Researchers at Germany's Fraunhofer Institute for Solar Energy Systems (Fraunhofer ISE) have investigated the stability against UV exposure of three types of mainstream solar cell technologies – tunnel oxide passivated contact (TOPCon), passivated emitter and rear cell (PERC) and heterojunction (HJT) – and have found that all of them may suffer from severe implied voltage degradation.
They explained that UV-induced degradation (UVID) may lead to unexpected voltage and efficiency losses in the future, especially when a larger UVID track record may be available. “One prominent example of this is light and elevated temperature-induced degradation (LeTID), which has caused unforeseen losses in PERC modules during field operation,” they stated. “Recent reports suggest that a similar scenario could repeat itself due to UVID for all three of the modern cell architectures.”

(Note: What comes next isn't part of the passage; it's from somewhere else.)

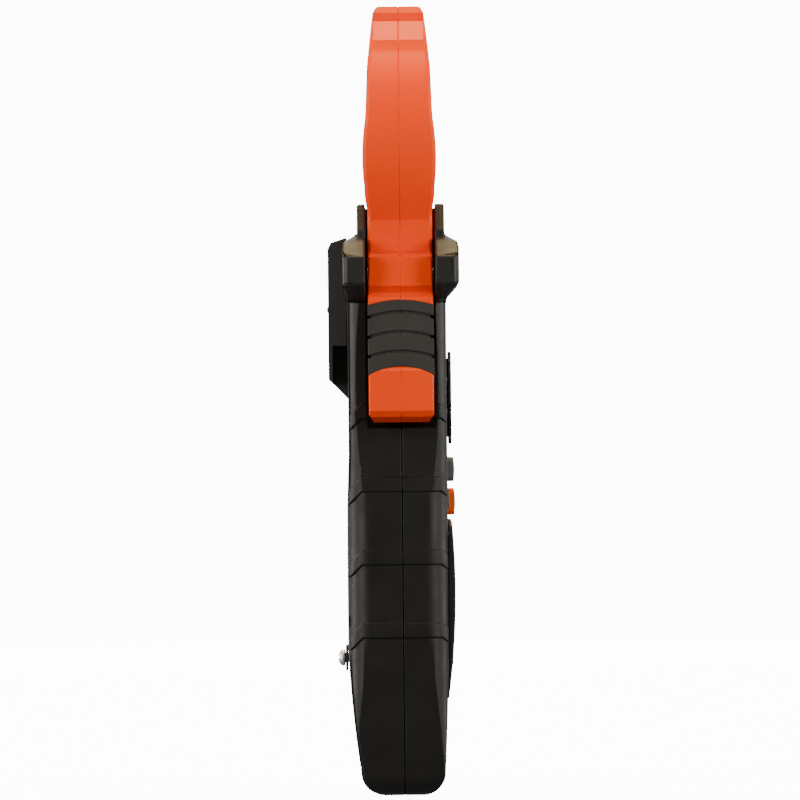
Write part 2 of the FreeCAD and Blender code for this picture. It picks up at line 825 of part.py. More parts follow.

The harmful effects of UV radiation have largely been associated in solar panels with UV-transparent module encapsulants and the aging of module packaging materials, which leads to encapsulant discoloration, delamination, and backsheet cracking. In particular, UV light can contribute to forming acetic acid on the module encapsulant, which corrodes the cell's contact grid. Solar cell performance is also adversely affected by UV radiation through the generation of surface defects. Within a silicon solar cell, the UV light can cause damage to the passivation layers, to the silicon beneath, and at the interface between the two.

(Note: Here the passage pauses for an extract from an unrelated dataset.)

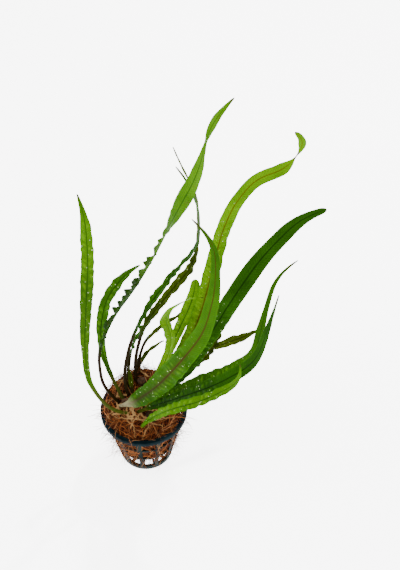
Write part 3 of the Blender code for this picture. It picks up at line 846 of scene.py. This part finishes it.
def leafShaper():
    # The leaf's surface: ruffled margins, rows of raised cells, a grooved midrib and a round stalk.
    nodes, given = newShaper("leafSurface", [*leafLengths, *leafShares])
    fieldNames = ("along", "share", "half", "blade", "crisp", "stalk", "across", "face")
    along, share, half, blade, crisp, stalk, across, face = (nodes.read(name) for name in fieldNames)
    acrossWay = nodes.read("acrossWay", "FLOAT_VECTOR")
    upWay = nodes.read("upWay", "FLOAT_VECTOR")
    outward = nodes.math("ABSOLUTE", across)
    margin = nodes.math("SIGN", across)
    crinkle = nodes.times(crisp, blade)
    # Each margin has its own run of waves, part ragged and part even.
    waves = nodes.math("DIVIDE", along, given["ruffleLength"])
    marginPlace = nodes.plus(nodes.times(given["seed"], 7.31), nodes.times(margin, 3.7), waves)
    ragged = nodes.times(nodes.centred(nodes.noiseAlong(marginPlace, 1.5)), 3.0)
    drift = nodes.times(nodes.noiseAlong(nodes.times(marginPlace, 0.4)), 9.0)
    even = nodes.math("SINE", nodes.plus(nodes.times(waves, 2 * pi), nodes.times(margin, 1.4), drift))
    ripple = nodes.plus(nodes.times(ragged, leafForm["ragged"]), nodes.times(even, leafForm["even"]))
    reach = nodes.math("POWER", outward, given["ruffleReach"])
    calmest = leafForm["calmest"]
    strength = nodes.plus(nodes.times(crinkle, 1.0 - calmest), nodes.times(blade, calmest))
    ruffle = nodes.times(ripple, given["ruffleHeight"], reach, strength)
    lobes = nodes.noiseAlong(nodes.plus(nodes.times(marginPlace, 1.3), 40.0), 2.0)
    widen = nodes.plus(1.0, nodes.times(nodes.centred(lobes), given["scallop"], leafForm["lobes"], crinkle))
    width = nodes.times(half, widen)
    # Raised cells lie in rows between side veins that lean towards the tip.
    lean = nodes.plus(along, nodes.times(width, outward, -leafForm["cellLean"]))
    jitterPlace = nodes.plus(nodes.times(along, 120.0), nodes.times(margin, 9.0))
    jitter = nodes.times(nodes.noiseAlong(jitterPlace), leafForm["cellJitter"])
    cellPlace = nodes.plus(nodes.math("DIVIDE", lean, given["quiltLength"]), jitter,
                           nodes.times(margin, 0.27))
    cell = nodes.math("ABSOLUTE", nodes.math("SINE", nodes.times(cellPlace, pi)))
    hump = nodes.math("SINE", nodes.times(nodes.math("POWER", outward, 0.8), pi))
    pillow = nodes.times(nodes.math("POWER", cell, 0.8), hump, crinkle)
    patch = nodes.noise(nodes.joined(nodes.times(along, 150.0), across, given["seed"]), 1.0, 1.0)
    pillow = nodes.times(pillow, nodes.between(patch, 0.25, 0.65, 0.25, 1.25))
    raised = nodes.times(pillow, given["quiltHeight"])
    leastFold = leafForm["leastFold"]
    cupped = nodes.times(given["fold"], width, nodes.math("POWER", outward, leafForm["foldCurve"]), blade,
                         nodes.plus(nodes.times(crisp, 1.0 - leastFold), leastFold))
    ribGap = nodes.math("DIVIDE", nodes.times(across, half), given["ribWidth"])
    ribShape = nodes.math("EXPONENT", nodes.times(ribGap, ribGap, -1.0))
    ribFade = nodes.between(share, 0.0, 1.0, 1.0, leafForm["ribEnd"])
    ribLine = nodes.times(ribShape, given["ribHeight"], blade, ribFade)
    thinning = nodes.plus(1.0, nodes.times(nodes.math("POWER", outward, 4.0), -leafForm["edgeThinning"]))
    thin = nodes.times(given["bladeThickness"], 0.5, thinning)
    stalkRound = nodes.times(stalk, nodes.math("SQRT", nodes.plus(1.0, nodes.times(outward, outward, -1.0))))
    stalkRound = nodes.math("MINIMUM", stalkRound, half)
    body = nodes.blend(blade, stalkRound, thin, "FLOAT")
    # The midrib is a groove above and a ridge below.
    below = nodes.math("LESS_THAN", face, -0.5)
    ribLift = nodes.times(ribLine, nodes.plus(-leafForm["groove"], nodes.times(below, -leafForm["ridge"])))
    height = nodes.plus(ruffle, raised, cupped, ribLift, nodes.times(body, face))
    sideways = nodes.scaled(acrossWay, nodes.times(width, across))
    moved = nodes.vector("ADD", sideways, nodes.scaled(upWay, height))
    surface = nodes.add("GeometryNodeSetPosition", {"Geometry": given["Geometry"], "Offset": moved})
    return closeShaper(nodes, nodes.store(surface, "pillow", pillow), given["look"])


def buildLeaves():
    tree = leafShaper()
    for node, own in leafKinds.items():
        kind = {**leafDefaults, **own}
        values = sized({name: kind[name] for name in (*leafLengths, *leafShares)}, leafLengths)
        finish = (kind[name] for name in ("tone", "stalk", "rib", "paintedShade"))
        values["look"] = leafLook(node.replace("leaf_", "skin_"), *finish)
        leaf = shaped(node.replace("leaf_", "strap_"), leafCard(node, kind), tree, values)
        reworked(leaf.data, lambda shape: bmesh.ops.recalc_face_normals(shape, faces=shape.faces))
        place(leaf, node, node)
        print("leaf:", node, len(leaf.data.polygons))


buildLeaves()
print("leaves: nineteen straps")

“Currently, UV-transparent encapsulants are the standard for the module front side,” the research's lead author, Fabian Thome, told pv magazine. “The use of UV-blocking encapsulants could certainly be a strategy to reduce UVID but this comes at the cost of a lower module efficiency. We know of some manufacturers that already use this strategy. It appears to be a good intermediate solution until UVID is resolved at the cell level.”

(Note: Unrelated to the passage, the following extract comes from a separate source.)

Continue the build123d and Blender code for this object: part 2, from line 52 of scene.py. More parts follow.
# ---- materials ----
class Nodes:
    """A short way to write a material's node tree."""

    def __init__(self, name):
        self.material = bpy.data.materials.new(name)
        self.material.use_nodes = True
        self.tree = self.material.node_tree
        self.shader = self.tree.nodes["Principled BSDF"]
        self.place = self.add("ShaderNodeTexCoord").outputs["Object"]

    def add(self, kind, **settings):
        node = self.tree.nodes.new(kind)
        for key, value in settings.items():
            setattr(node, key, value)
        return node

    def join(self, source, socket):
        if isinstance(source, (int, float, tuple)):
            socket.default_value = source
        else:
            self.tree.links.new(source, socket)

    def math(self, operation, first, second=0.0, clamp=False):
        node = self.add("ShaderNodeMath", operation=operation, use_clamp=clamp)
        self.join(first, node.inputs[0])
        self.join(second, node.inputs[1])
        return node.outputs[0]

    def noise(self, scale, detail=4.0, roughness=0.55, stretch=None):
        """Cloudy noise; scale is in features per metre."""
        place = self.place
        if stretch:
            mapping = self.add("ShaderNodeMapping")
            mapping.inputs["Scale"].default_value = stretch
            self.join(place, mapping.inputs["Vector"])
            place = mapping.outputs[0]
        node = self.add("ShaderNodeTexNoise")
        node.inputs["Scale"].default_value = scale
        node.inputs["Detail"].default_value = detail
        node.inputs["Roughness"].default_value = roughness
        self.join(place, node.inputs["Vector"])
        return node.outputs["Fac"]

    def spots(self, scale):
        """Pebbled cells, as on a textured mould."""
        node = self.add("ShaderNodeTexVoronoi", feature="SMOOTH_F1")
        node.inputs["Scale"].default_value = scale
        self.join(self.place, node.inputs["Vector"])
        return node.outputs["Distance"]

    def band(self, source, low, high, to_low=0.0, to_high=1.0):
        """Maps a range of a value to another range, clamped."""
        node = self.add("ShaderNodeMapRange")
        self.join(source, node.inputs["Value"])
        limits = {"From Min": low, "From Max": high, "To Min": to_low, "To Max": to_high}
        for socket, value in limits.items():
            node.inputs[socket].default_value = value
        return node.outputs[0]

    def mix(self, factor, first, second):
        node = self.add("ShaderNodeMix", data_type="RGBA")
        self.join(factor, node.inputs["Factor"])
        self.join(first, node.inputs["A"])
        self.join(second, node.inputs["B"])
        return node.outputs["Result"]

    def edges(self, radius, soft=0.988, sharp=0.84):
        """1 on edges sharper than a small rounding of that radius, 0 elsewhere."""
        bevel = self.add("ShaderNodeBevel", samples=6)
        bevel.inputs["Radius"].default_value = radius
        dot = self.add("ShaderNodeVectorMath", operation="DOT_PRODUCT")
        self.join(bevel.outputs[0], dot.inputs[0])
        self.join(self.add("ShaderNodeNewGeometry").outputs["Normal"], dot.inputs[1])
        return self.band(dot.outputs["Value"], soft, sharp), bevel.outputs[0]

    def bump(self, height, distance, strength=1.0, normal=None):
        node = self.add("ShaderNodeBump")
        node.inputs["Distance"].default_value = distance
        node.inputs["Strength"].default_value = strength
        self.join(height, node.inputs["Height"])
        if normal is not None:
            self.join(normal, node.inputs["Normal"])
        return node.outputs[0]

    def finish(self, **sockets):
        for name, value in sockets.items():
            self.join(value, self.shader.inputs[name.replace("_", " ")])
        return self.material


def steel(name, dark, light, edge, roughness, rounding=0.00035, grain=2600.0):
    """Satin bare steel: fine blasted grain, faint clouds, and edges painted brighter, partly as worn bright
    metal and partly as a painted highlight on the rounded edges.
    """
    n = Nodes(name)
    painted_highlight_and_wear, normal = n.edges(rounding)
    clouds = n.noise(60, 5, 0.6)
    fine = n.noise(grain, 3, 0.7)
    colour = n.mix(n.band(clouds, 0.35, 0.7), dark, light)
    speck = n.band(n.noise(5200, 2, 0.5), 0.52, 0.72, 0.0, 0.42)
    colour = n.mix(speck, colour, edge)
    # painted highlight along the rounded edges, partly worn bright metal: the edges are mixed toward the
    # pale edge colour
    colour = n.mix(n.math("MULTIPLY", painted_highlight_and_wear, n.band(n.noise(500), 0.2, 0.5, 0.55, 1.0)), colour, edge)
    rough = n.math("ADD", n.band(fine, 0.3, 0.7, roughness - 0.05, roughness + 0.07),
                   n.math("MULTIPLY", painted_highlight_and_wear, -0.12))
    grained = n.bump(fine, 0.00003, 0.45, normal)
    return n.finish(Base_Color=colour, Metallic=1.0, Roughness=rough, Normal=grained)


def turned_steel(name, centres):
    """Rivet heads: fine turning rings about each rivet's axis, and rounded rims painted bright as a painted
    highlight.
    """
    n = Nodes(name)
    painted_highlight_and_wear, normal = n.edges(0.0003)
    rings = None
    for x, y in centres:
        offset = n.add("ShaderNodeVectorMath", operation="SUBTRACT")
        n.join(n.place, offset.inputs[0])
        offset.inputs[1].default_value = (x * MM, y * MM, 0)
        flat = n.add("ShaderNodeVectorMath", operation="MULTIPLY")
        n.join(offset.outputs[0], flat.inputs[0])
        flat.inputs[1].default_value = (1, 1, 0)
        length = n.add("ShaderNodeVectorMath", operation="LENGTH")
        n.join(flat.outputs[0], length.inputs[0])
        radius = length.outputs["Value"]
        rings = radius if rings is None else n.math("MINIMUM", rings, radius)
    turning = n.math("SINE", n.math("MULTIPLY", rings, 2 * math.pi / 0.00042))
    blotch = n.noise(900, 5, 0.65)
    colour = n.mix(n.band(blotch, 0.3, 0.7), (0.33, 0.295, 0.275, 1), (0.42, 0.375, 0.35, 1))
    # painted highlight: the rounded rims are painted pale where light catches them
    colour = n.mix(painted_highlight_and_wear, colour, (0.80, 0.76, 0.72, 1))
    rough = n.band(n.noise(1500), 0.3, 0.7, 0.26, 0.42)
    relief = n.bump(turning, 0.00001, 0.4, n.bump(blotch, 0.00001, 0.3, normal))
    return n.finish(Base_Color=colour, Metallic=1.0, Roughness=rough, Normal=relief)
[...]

In the study “UV-Induced Degradation of Industrial PERC, TOPCon, and HJT Solar Cells: The Next Big Reliability Challenge?,” published in RRL Solar, the researchers explained that their analysis considered both commercial and lab-level solar cells, without revealing the names of the manufacturers. The devices were exposed to radiation from UV-340 lamps without coverage.
“To establish a connection between laboratory tests and field application, we analyzed spectrally resolved data from a test site in the Negev desert, Israel, since 2019,” they said. “In the UV test sequence, three cells per group were exposed to the UV radiation from the front and two from the rear, with the respective opposite sides covered.”
The testing showed that rear exposure led to less UVID than front exposure, with all technologies suffering from voltage losses above 5 mV after 60 kWh m−2. “After UV exposure, the additional recombination – a measure for the defect formation – was more pronounced for PERC than for TOPCon; but the voltage loss was comparable,” Thome said. “This is because TOPCon has a higher passivation quality and therefore ‘feels’ even small amounts of defects. The higher the initial efficiency, the higher the sensitivity to even small amounts of additional defects.”
The analysis also showed that the passivation layers based on aluminum oxide (AlOx) and silicon nitride (SiNy), which are commonly deposited in TOPCon cells via atomic layer deposition (ALD), may enhance the UV stability of these devices compared to layers typically utilized in PERC and HJT cells, which are deposited through plasma enhanced chemical vapor deposition (PECVD).
“Components common to all three cell technologies can also be important for UV stability. “One example would be the refractive index and thickness of silicon nitride layers which determine the effective UV dose reaching the silicon,” Thome concluded.